YOUR OBJECTIVE. What follows is a listing; give it again exactly, in its entirety.

RAW DATA.
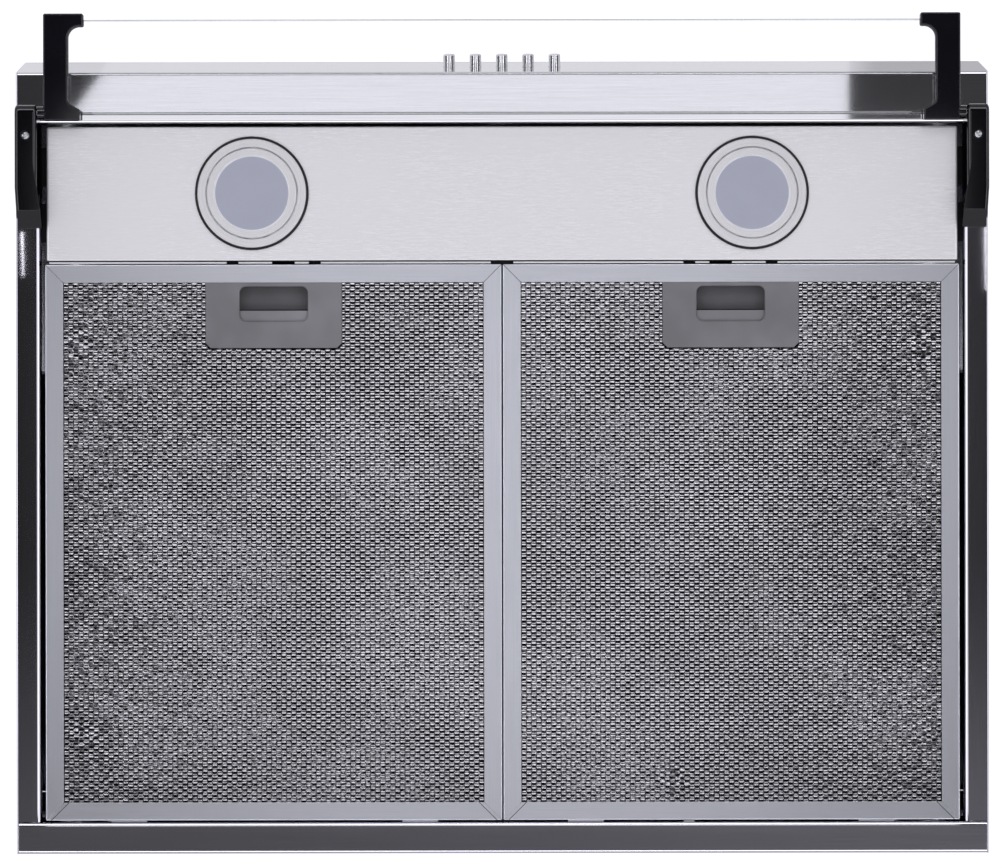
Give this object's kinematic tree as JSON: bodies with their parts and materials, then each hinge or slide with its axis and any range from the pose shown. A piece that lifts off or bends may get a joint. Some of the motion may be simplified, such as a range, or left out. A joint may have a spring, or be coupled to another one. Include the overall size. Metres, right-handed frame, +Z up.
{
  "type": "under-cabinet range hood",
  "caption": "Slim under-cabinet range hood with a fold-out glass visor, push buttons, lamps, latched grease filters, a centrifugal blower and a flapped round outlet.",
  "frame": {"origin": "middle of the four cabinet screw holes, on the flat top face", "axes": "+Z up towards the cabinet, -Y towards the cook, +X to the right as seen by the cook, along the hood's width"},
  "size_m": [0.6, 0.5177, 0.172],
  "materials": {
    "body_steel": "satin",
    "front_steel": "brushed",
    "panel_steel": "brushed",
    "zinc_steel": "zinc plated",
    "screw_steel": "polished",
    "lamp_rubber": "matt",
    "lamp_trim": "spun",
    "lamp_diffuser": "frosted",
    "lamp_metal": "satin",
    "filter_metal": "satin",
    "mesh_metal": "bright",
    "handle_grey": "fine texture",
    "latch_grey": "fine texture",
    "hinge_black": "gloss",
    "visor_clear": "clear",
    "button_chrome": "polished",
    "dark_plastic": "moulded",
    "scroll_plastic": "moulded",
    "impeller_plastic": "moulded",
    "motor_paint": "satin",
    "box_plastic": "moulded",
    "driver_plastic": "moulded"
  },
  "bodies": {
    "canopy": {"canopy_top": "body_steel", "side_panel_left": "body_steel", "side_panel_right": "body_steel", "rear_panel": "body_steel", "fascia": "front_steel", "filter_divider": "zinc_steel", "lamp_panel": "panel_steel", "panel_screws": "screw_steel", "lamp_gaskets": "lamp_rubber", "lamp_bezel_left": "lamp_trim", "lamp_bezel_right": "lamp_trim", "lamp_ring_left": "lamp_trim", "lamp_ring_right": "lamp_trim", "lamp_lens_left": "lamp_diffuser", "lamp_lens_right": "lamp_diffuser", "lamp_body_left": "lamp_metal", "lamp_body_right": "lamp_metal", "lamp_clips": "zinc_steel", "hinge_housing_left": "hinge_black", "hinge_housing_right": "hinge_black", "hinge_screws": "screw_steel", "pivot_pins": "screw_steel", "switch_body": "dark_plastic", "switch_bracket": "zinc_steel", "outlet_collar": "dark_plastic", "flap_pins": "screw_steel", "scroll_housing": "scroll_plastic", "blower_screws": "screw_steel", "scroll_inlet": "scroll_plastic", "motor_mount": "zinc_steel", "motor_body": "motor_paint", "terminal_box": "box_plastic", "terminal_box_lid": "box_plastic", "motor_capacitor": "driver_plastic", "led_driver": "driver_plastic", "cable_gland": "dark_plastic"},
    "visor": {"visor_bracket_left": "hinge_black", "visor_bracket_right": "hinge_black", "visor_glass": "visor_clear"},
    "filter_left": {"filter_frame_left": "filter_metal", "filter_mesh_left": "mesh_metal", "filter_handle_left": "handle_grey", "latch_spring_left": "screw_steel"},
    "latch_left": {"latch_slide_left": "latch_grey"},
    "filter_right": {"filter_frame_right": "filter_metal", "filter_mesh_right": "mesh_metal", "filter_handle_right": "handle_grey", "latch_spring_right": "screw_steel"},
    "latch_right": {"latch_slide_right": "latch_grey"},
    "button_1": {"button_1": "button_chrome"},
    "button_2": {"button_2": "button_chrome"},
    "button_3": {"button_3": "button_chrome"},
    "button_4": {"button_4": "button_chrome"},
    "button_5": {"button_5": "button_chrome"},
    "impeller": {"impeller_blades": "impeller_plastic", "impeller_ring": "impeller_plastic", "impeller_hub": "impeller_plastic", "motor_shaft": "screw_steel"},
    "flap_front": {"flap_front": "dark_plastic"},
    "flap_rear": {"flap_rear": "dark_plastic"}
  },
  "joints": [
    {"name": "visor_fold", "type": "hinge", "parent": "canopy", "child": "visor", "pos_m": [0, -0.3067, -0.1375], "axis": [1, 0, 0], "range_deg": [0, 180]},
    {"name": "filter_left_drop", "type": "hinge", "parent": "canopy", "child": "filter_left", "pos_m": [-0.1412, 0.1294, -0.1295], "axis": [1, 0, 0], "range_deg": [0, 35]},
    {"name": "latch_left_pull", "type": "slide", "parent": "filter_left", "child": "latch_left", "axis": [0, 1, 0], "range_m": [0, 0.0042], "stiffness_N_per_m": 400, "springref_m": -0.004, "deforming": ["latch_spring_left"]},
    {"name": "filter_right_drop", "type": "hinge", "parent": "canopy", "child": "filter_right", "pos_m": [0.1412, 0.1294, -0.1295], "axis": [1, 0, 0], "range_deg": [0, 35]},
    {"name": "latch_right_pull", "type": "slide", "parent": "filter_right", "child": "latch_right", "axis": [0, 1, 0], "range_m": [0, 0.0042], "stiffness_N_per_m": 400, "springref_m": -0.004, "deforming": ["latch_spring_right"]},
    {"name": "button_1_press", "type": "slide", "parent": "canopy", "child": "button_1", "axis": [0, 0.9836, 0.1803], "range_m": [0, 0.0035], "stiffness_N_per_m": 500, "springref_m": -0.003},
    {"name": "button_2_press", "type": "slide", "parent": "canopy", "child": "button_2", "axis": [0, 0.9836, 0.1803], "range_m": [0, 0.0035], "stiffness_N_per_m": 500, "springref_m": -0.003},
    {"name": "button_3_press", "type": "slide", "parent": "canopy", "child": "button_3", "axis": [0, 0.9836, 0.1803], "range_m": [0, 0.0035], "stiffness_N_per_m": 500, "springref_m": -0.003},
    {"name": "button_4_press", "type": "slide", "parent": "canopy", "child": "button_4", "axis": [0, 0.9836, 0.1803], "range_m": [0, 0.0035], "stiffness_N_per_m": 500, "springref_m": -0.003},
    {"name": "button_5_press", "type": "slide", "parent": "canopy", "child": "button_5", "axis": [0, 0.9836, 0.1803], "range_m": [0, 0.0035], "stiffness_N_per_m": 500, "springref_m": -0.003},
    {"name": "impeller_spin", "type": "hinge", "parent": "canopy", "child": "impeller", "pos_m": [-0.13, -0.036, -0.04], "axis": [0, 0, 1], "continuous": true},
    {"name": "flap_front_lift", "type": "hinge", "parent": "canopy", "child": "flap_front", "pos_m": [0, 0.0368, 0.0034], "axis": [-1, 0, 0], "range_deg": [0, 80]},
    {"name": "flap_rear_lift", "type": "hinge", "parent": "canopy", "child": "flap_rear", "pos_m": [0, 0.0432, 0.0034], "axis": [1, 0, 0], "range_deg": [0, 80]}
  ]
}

SOLUTION.
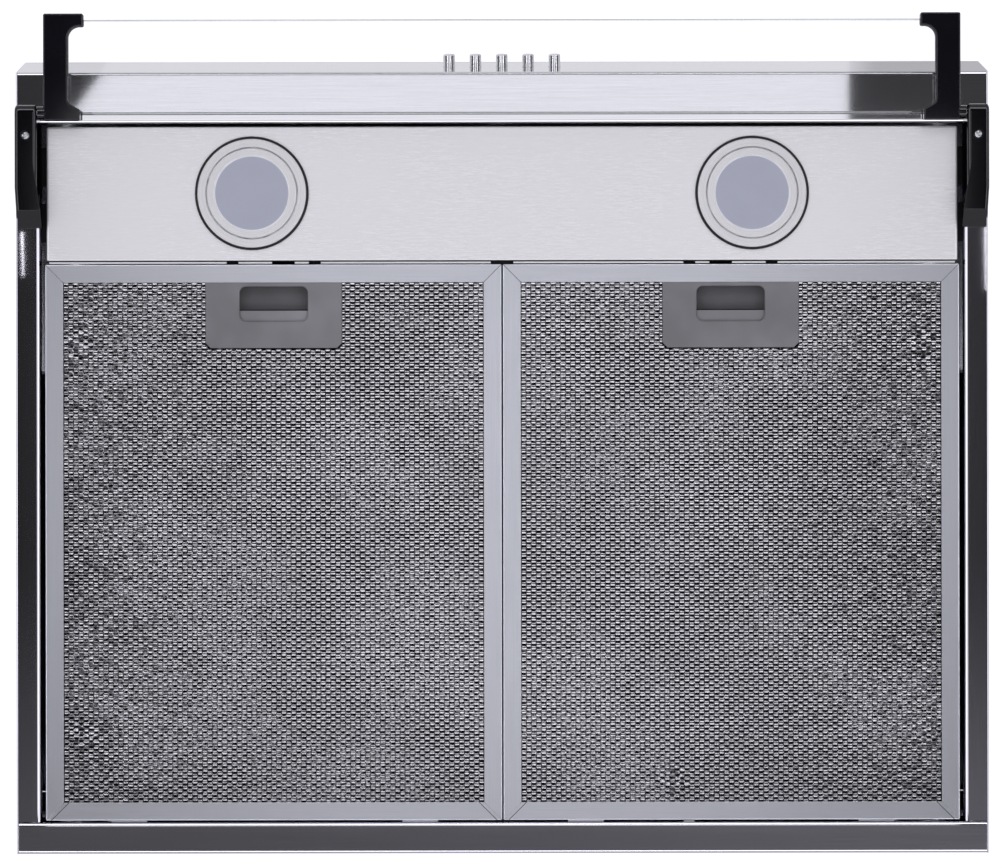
Give this object's kinematic tree as JSON: bodies with their parts and materials, then each hinge or slide with its axis and any range from the pose shown. A piece that lifts off or bends may get a joint. Some of the motion may be simplified, such as a range, or left out. A joint may have a spring, or be coupled to another one. Include the overall size. Metres, right-handed frame, +Z up.
{
  "type": "under-cabinet range hood",
  "caption": "Slim under-cabinet range hood with a fold-out glass visor, push buttons, lamps, latched grease filters, a centrifugal blower and a flapped round outlet.",
  "frame": {"origin": "middle of the four cabinet screw holes, on the flat top face", "axes": "+Z up towards the cabinet, -Y towards the cook, +X to the right as seen by the cook, along the hood's width"},
  "size_m": [0.6, 0.5177, 0.172],
  "materials": {
    "body_steel": "satin",
    "front_steel": "brushed",
    "panel_steel": "brushed",
    "zinc_steel": "zinc plated",
    "screw_steel": "polished",
    "lamp_rubber": "matt",
    "lamp_trim": "spun",
    "lamp_diffuser": "frosted",
    "lamp_metal": "satin",
    "filter_metal": "satin",
    "mesh_metal": "bright",
    "handle_grey": "fine texture",
    "latch_grey": "fine texture",
    "hinge_black": "gloss",
    "visor_clear": "clear",
    "button_chrome": "polished",
    "dark_plastic": "moulded",
    "scroll_plastic": "moulded",
    "impeller_plastic": "moulded",
    "motor_paint": "satin",
    "box_plastic": "moulded",
    "driver_plastic": "moulded"
  },
  "bodies": {
    "canopy": {"canopy_top": "body_steel", "side_panel_left": "body_steel", "side_panel_right": "body_steel", "rear_panel": "body_steel", "fascia": "front_steel", "filter_divider": "zinc_steel", "lamp_panel": "panel_steel", "panel_screws": "screw_steel", "lamp_gaskets": "lamp_rubber", "lamp_bezel_left": "lamp_trim", "lamp_bezel_right": "lamp_trim", "lamp_ring_left": "lamp_trim", "lamp_ring_right": "lamp_trim", "lamp_lens_left": "lamp_diffuser", "lamp_lens_right": "lamp_diffuser", "lamp_body_left": "lamp_metal", "lamp_body_right": "lamp_metal", "lamp_clips": "zinc_steel", "hinge_housing_left": "hinge_black", "hinge_housing_right": "hinge_black", "hinge_screws": "screw_steel", "pivot_pins": "screw_steel", "switch_body": "dark_plastic", "switch_bracket": "zinc_steel", "outlet_collar": "dark_plastic", "flap_pins": "screw_steel", "scroll_housing": "scroll_plastic", "blower_screws": "screw_steel", "scroll_inlet": "scroll_plastic", "motor_mount": "zinc_steel", "motor_body": "motor_paint", "terminal_box": "box_plastic", "terminal_box_lid": "box_plastic", "motor_capacitor": "driver_plastic", "led_driver": "driver_plastic", "cable_gland": "dark_plastic"},
    "visor": {"visor_bracket_left": "hinge_black", "visor_bracket_right": "hinge_black", "visor_glass": "visor_clear"},
    "filter_left": {"filter_frame_left": "filter_metal", "filter_mesh_left": "mesh_metal", "filter_handle_left": "handle_grey", "latch_spring_left": "screw_steel"},
    "latch_left": {"latch_slide_left": "latch_grey"},
    "filter_right": {"filter_frame_right": "filter_metal", "filter_mesh_right": "mesh_metal", "filter_handle_right": "handle_grey", "latch_spring_right": "screw_steel"},
    "latch_right": {"latch_slide_right": "latch_grey"},
    "button_1": {"button_1": "button_chrome"},
    "button_2": {"button_2": "button_chrome"},
    "button_3": {"button_3": "button_chrome"},
    "button_4": {"button_4": "button_chrome"},
    "button_5": {"button_5": "button_chrome"},
    "impeller": {"impeller_blades": "impeller_plastic", "impeller_ring": "impeller_plastic", "impeller_hub": "impeller_plastic", "motor_shaft": "screw_steel"},
    "flap_front": {"flap_front": "dark_plastic"},
    "flap_rear": {"flap_rear": "dark_plastic"}
  },
  "joints": [
    {"name": "visor_fold", "type": "hinge", "parent": "canopy", "child": "visor", "pos_m": [0, -0.3067, -0.1375], "axis": [1, 0, 0], "range_deg": [0, 180]},
    {"name": "filter_left_drop", "type": "hinge", "parent": "canopy", "child": "filter_left", "pos_m": [-0.1412, 0.1294, -0.1295], "axis": [1, 0, 0], "range_deg": [0, 35]},
    {"name": "latch_left_pull", "type": "slide", "parent": "filter_left", "child": "latch_left", "axis": [0, 1, 0], "range_m": [0, 0.0042], "stiffness_N_per_m": 400, "springref_m": -0.004, "deforming": ["latch_spring_left"]},
    {"name": "filter_right_drop", "type": "hinge", "parent": "canopy", "child": "filter_right", "pos_m": [0.1412, 0.1294, -0.1295], "axis": [1, 0, 0], "range_deg": [0, 35]},
    {"name": "latch_right_pull", "type": "slide", "parent": "filter_right", "child": "latch_right", "axis": [0, 1, 0], "range_m": [0, 0.0042], "stiffness_N_per_m": 400, "springref_m": -0.004, "deforming": ["latch_spring_right"]},
    {"name": "button_1_press", "type": "slide", "parent": "canopy", "child": "button_1", "axis": [0, 0.9836, 0.1803], "range_m": [0, 0.0035], "stiffness_N_per_m": 500, "springref_m": -0.003},
    {"name": "button_2_press", "type": "slide", "parent": "canopy", "child": "button_2", "axis": [0, 0.9836, 0.1803], "range_m": [0, 0.0035], "stiffness_N_per_m": 500, "springref_m": -0.003},
    {"name": "button_3_press", "type": "slide", "parent": "canopy", "child": "button_3", "axis": [0, 0.9836, 0.1803], "range_m": [0, 0.0035], "stiffness_N_per_m": 500, "springref_m": -0.003},
    {"name": "button_4_press", "type": "slide", "parent": "canopy", "child": "button_4", "axis": [0, 0.9836, 0.1803], "range_m": [0, 0.0035], "stiffness_N_per_m": 500, "springref_m": -0.003},
    {"name": "button_5_press", "type": "slide", "parent": "canopy", "child": "button_5", "axis": [0, 0.9836, 0.1803], "range_m": [0, 0.0035], "stiffness_N_per_m": 500, "springref_m": -0.003},
    {"name": "impeller_spin", "type": "hinge", "parent": "canopy", "child": "impeller", "pos_m": [-0.13, -0.036, -0.04], "axis": [0, 0, 1], "continuous": true},
    {"name": "flap_front_lift", "type": "hinge", "parent": "canopy", "child": "flap_front", "pos_m": [0, 0.0368, 0.0034], "axis": [-1, 0, 0], "range_deg": [0, 80]},
    {"name": "flap_rear_lift", "type": "hinge", "parent": "canopy", "child": "flap_rear", "pos_m": [0, 0.0432, 0.0034], "axis": [1, 0, 0], "range_deg": [0, 80]}
  ]
}